Only the lines from the one containing "Recreate this object" through the one containing "it along +X." are to be copied, exactly and with both ends kept.

═════ Recorded data

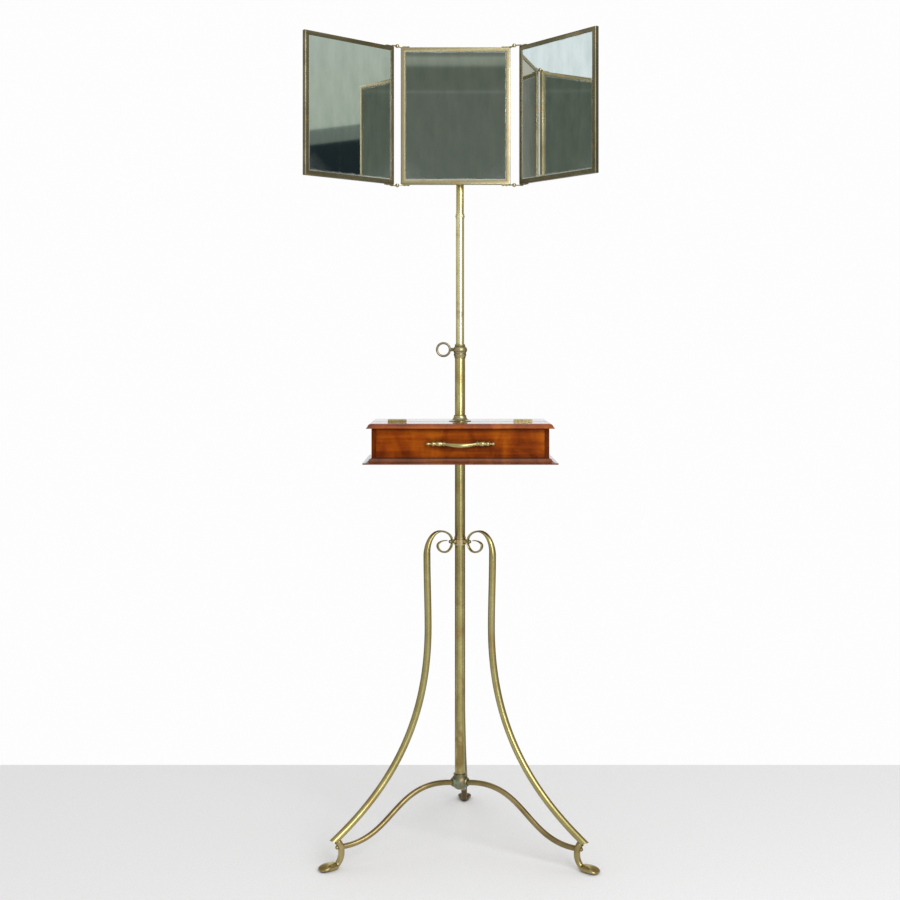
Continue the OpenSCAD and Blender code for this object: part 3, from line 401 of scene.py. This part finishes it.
lid_joint = -0.026
front_tones = ((0.100, 0.014, 0.0004), (0.235, 0.041, 0.0008), (0.370, 0.086, 0.002))
edge_tones = ((0.085, 0.021, 0.007), (0.165, 0.046, 0.014), (0.26, 0.080, 0.024))
front_wood = wood_finish("polished mahogany", *front_tones)
side_wood = wood_finish("polished mahogany, side", *front_tones, along="y")
top_wood = wood_finish("polished mahogany, top", *front_tones, joint=lid_joint)
edge_wood = wood_finish("moulded mahogany", *edge_tones, polish=0.9, coat_rough=0.09)
bare_wood = wood_finish("bare cedar", (0.26, 0.13, 0.06), (0.40, 0.22, 0.11), (0.50, 0.30, 0.16),
                        polish=0.0, base_rough=0.6)
back_wood = wood_finish("stained backboard", (0.020, 0.012, 0.008), (0.045, 0.026, 0.016),
                        (0.075, 0.045, 0.028), polish=0.25, coat_rough=0.35, base_rough=0.5)
woods = (front_wood, side_wood, top_wood, edge_wood, bare_wood, back_wood)
print("woods:", [wood.name for wood in woods])

# %% [markdown]
# ## Old mirror glass
#
# Silvering tarnishes from the edges in. The pane reflects as cleanly as a new one in its middle,
# a little green and a little darker, and turns cloudy and bluish in a thin ragged rim, with a haze
# in the corners of its foot. The pane has a UV map that runs from 0 to 1 across and up inside the
# frame, so the rim is found from the distance to the nearest edge, whatever way the wing is
# turned. Old glass sits a little askew in its frame. A bump over the whole pane tilts its shading
# for that, and not the glass.

# %% Mix the mirror
silver_tone, cloudy_silver = (0.86, 0.89, 0.85), (0.72, 0.77, 0.73)
bare_glass = (0.15, 0.20, 0.21)


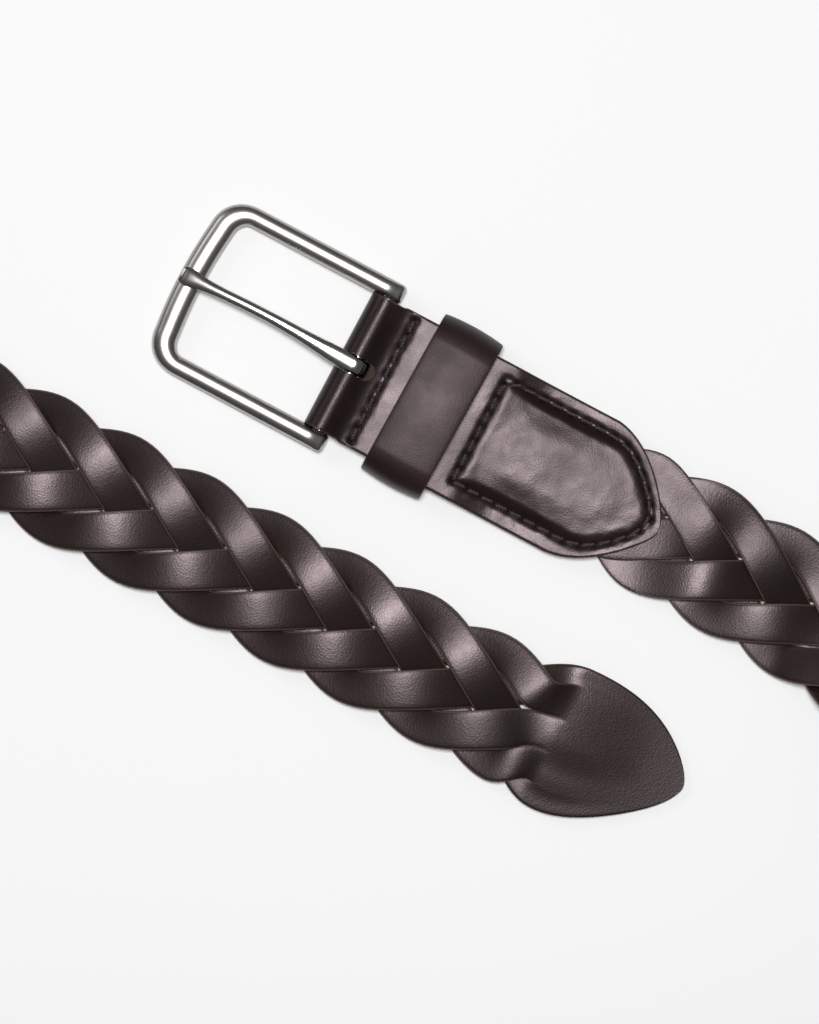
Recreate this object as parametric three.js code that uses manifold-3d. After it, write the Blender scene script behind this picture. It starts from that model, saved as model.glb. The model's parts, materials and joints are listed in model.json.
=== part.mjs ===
// A braided leather belt with a pin buckle, lying on a table.
// Millimetres, +Z up. The buckle bar lies along Y, and the strap leaves it along +X.

import * as THREE from 'three';
import { mergeVertices } from 'three/addons/utils/BufferGeometryUtils.js';
import Module from 'manifold-3d';

const wasm = await Module();
wasm.setup();

// Leather
const strapWidth = 38;
const strandLeather = 1.6;
const chapeLeather = 2;
const skivedShare = 0.85;
const keeperLeather = 1.9;
const clearance = 0.3;

// Buckle frame, a bent wire with a bar across its open end
const frameWidth = 47.2;
const frameReach = 50;
const frameCorner = 9.5;
const frameBow = 0.9;
const railWidth = 5.6;
const railHeight = 5;
const armWidth = 4.8;
const armHeight = 4.5;
const armPastBar = 2.6;
const barRadius = 2;

// Prong
const prongReach = 49.5;
const prongWidth = 3.3;
const prongEyeWidth = 4.2;
const prongThickness = 2;
const prongSway = 0.6;

// Chape, the leather folded round the bar and over the ends of the strands
const chapeLength = 87.5;
const foldWidth = 36.3;
const slotWidth = 6;
const slotReach = 5.9;
const padStart = 35.6;
const padRise = 14;
const seamInset = 2;
const shoulderSlope = 6.5;
const noseLength = 21;
const noseShift = -1.1;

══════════

Result |
Recreate this object as parametric three.js code that uses manifold-3d. After it, write the Blender scene script behind this picture. It starts from that model, saved as model.glb. The model's parts, materials and joints are listed in model.json.
=== part.mjs ===
// A braided leather belt with a pin buckle, lying on a table.
// Millimetres, +Z up. The buckle bar lies along Y, and the strap leaves it along +X.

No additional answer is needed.